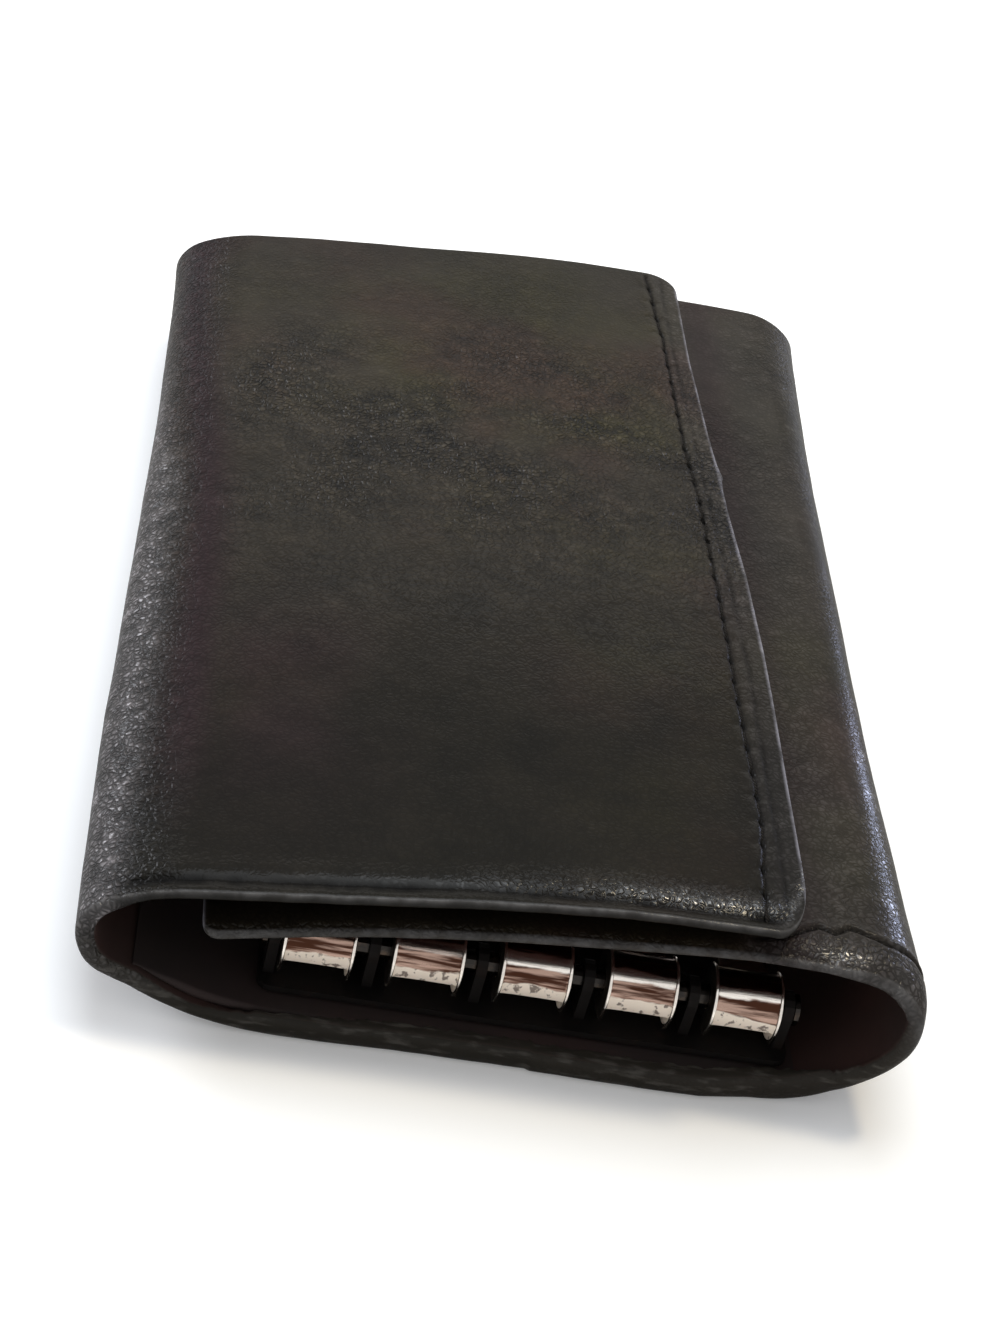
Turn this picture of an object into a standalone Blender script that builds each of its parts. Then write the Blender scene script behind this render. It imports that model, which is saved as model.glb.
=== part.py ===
# Trifold leather key organizer, closed, lying on its back panel with the keys' opening towards -Y.
# Metres, +Z up, +X to the right of the opening. Origin: middle of the case, on the surface it lies on.
# The base lies flat; the outer flap folds over from the left and the inner flap, under it, from the right.
# A nickel rail on the base carries five swivel hooks, and a press stud holds the outer flap to the inner one.

import math

import bmesh
import bpy
from mathutils import Matrix, Vector

# Case
CASE_WIDTH = 0.0704
CASE_LENGTH = 0.112
LAY_GAP = 0.0003  # between leather pieces that lie on each other
SEAT_GAP = 0.00015  # between metal pieces that sit on each other
PIN_GAP = 0.0001  # round a pin in its hole
CUT_OVERRUN = 0.002

# Leather
BASE_LEATHER = 0.0012
BASE_LINING = 0.0008
FOLD_LEATHER = 0.0018
FLAP_LEATHER = 0.0010
FLAP_LINING = 0.0005
LINING_INSET = 0.0006  # lining edge inside the leather's edge
LINING_SETBACK = 0.0012  # lining end short of a fold hinge
FACET_LENGTH = 0.0042
FACET_TURN = 12.0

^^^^

Reproduce the listing in full. Keep it exactly as written.

■ **Written solution**
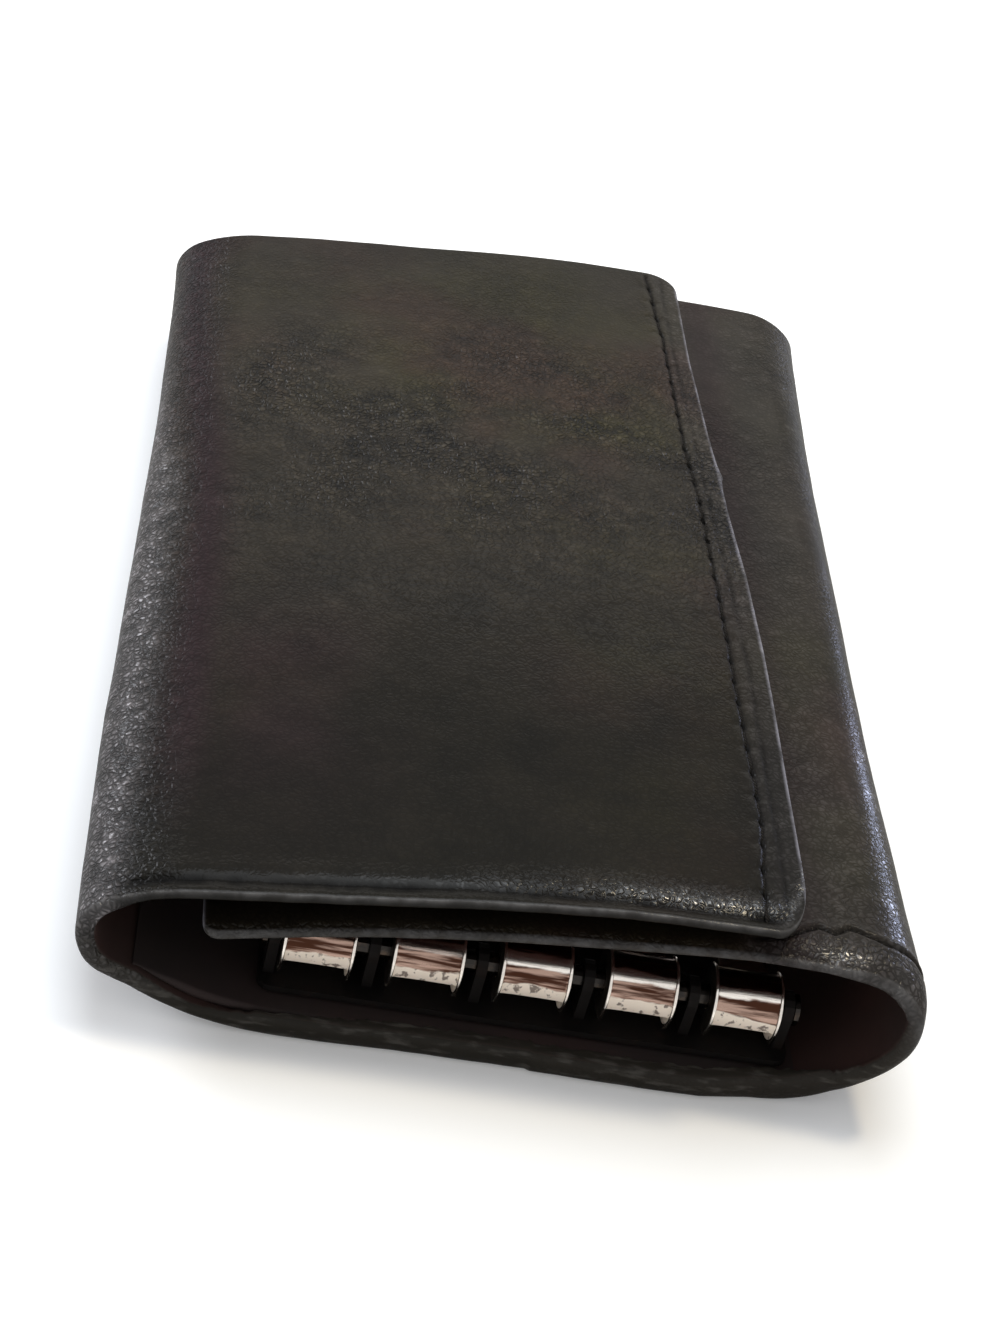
Turn this picture of an object into a standalone Blender script that builds each of its parts. Then write the Blender scene script behind this render. It imports that model, which is saved as model.glb.
=== part.py ===
# Trifold leather key organizer, closed, lying on its back panel with the keys' opening towards -Y.
# Metres, +Z up, +X to the right of the opening. Origin: middle of the case, on the surface it lies on.
# The base lies flat; the outer flap folds over from the left and the inner flap, under it, from the right.
# A nickel rail on the base carries five swivel hooks, and a press stud holds the outer flap to the inner one.

import math

import bmesh
import bpy
from mathutils import Matrix, Vector

# Case
CASE_WIDTH = 0.0704
CASE_LENGTH = 0.112
LAY_GAP = 0.0003  # between leather pieces that lie on each other
SEAT_GAP = 0.00015  # between metal pieces that sit on each other
PIN_GAP = 0.0001  # round a pin in its hole
CUT_OVERRUN = 0.002

# Leather
BASE_LEATHER = 0.0012
BASE_LINING = 0.0008
FOLD_LEATHER = 0.0018
FLAP_LEATHER = 0.0010
FLAP_LINING = 0.0005
LINING_INSET = 0.0006  # lining edge inside the leather's edge
LINING_SETBACK = 0.0012  # lining end short of a fold hinge
FACET_LENGTH = 0.0042
FACET_TURN = 12.0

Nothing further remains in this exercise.